_Given records_.
start
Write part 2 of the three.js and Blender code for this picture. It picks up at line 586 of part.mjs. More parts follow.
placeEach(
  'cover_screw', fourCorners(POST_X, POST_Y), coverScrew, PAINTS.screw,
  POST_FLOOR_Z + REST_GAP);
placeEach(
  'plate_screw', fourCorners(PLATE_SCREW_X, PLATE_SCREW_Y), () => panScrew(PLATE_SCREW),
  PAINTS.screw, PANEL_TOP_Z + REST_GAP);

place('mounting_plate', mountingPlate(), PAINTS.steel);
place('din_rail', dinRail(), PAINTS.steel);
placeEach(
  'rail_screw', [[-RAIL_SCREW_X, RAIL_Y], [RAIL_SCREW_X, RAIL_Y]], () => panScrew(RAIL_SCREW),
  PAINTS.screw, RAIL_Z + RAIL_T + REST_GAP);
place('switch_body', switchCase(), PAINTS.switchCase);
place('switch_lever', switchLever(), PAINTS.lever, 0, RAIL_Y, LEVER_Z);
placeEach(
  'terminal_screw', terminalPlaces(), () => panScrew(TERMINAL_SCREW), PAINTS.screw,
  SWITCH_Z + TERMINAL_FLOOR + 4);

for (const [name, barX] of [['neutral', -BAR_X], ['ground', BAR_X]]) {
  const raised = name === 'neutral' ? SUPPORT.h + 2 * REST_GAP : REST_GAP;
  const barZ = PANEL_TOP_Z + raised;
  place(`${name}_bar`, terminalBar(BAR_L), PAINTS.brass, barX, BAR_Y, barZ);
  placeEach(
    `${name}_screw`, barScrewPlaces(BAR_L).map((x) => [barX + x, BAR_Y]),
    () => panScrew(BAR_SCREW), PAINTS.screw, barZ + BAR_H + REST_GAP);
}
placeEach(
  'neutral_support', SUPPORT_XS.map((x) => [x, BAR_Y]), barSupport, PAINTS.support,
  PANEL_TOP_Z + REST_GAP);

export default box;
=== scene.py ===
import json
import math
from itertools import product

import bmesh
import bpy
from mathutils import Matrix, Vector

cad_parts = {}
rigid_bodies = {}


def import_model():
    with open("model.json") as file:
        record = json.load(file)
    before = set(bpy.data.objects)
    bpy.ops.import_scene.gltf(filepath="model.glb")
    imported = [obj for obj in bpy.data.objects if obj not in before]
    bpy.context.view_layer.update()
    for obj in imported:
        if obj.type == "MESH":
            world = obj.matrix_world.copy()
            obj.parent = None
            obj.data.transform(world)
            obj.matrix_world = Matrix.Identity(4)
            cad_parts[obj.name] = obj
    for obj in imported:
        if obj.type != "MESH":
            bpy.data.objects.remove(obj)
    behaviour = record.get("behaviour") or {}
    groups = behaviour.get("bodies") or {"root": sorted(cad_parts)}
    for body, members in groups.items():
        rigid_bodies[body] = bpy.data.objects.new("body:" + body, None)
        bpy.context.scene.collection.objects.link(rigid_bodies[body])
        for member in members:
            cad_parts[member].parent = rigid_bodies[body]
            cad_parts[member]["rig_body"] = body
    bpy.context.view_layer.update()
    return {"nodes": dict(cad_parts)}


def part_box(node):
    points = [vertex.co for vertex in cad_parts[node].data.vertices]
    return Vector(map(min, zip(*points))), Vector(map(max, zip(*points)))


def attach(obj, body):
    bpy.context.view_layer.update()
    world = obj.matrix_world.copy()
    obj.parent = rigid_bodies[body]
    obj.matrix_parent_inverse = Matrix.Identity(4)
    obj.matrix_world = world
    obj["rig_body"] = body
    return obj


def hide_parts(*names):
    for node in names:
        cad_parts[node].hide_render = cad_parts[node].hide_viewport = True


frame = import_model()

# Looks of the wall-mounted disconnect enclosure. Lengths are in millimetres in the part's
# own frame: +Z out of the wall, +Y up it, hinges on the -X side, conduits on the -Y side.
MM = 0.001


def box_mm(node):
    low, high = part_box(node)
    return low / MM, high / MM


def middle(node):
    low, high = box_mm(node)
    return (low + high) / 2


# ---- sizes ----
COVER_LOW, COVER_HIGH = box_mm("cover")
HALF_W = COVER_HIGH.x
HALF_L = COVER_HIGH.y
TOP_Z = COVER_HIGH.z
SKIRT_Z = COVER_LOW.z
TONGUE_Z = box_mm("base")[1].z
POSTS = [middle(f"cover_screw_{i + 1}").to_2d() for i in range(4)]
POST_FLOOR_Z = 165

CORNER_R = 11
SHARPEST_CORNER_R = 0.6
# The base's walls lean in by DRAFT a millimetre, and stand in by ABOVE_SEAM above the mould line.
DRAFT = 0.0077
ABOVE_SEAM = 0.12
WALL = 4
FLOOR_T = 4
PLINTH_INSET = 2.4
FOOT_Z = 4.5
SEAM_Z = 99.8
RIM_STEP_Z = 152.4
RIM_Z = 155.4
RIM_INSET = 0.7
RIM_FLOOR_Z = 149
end
start
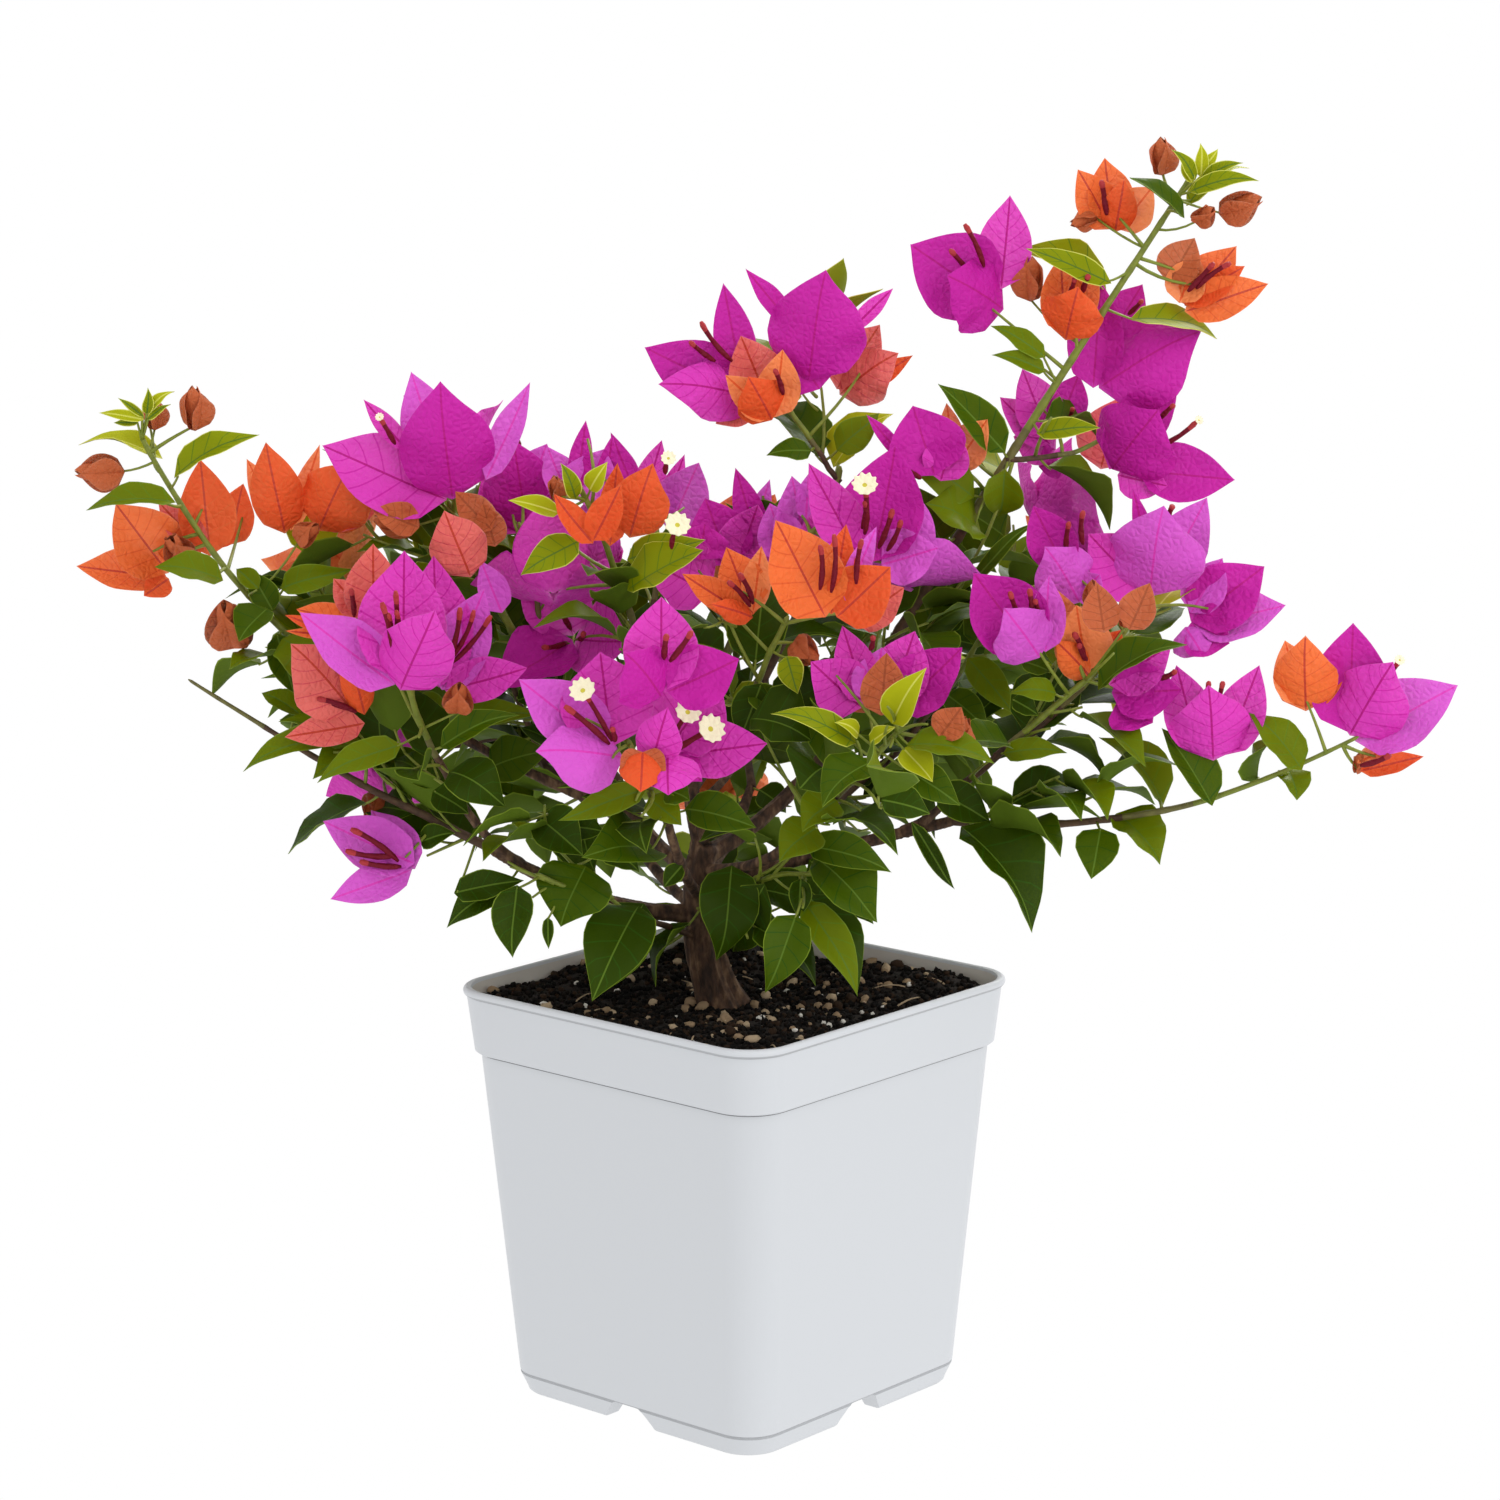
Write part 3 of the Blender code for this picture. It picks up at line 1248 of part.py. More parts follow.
end
_Work to complete_. Extract the span of lines that starts with the line containing "for (const [name, barX]" and ends with the line containing "obj.matrix_world = Matrix.Identity(4)". Keep it exact and add nothing.

_Solution for this task_.
for (const [name, barX] of [['neutral', -BAR_X], ['ground', BAR_X]]) {
  const raised = name === 'neutral' ? SUPPORT.h + 2 * REST_GAP : REST_GAP;
  const barZ = PANEL_TOP_Z + raised;
  place(`${name}_bar`, terminalBar(BAR_L), PAINTS.brass, barX, BAR_Y, barZ);
  placeEach(
    `${name}_screw`, barScrewPlaces(BAR_L).map((x) => [barX + x, BAR_Y]),
    () => panScrew(BAR_SCREW), PAINTS.screw, barZ + BAR_H + REST_GAP);
}
placeEach(
  'neutral_support', SUPPORT_XS.map((x) => [x, BAR_Y]), barSupport, PAINTS.support,
  PANEL_TOP_Z + REST_GAP);

export default box;
=== scene.py ===
import json
import math
from itertools import product

import bmesh
import bpy
from mathutils import Matrix, Vector

cad_parts = {}
rigid_bodies = {}


def import_model():
    with open("model.json") as file:
        record = json.load(file)
    before = set(bpy.data.objects)
    bpy.ops.import_scene.gltf(filepath="model.glb")
    imported = [obj for obj in bpy.data.objects if obj not in before]
    bpy.context.view_layer.update()
    for obj in imported:
        if obj.type == "MESH":
            world = obj.matrix_world.copy()
            obj.parent = None
            obj.data.transform(world)
            obj.matrix_world = Matrix.Identity(4)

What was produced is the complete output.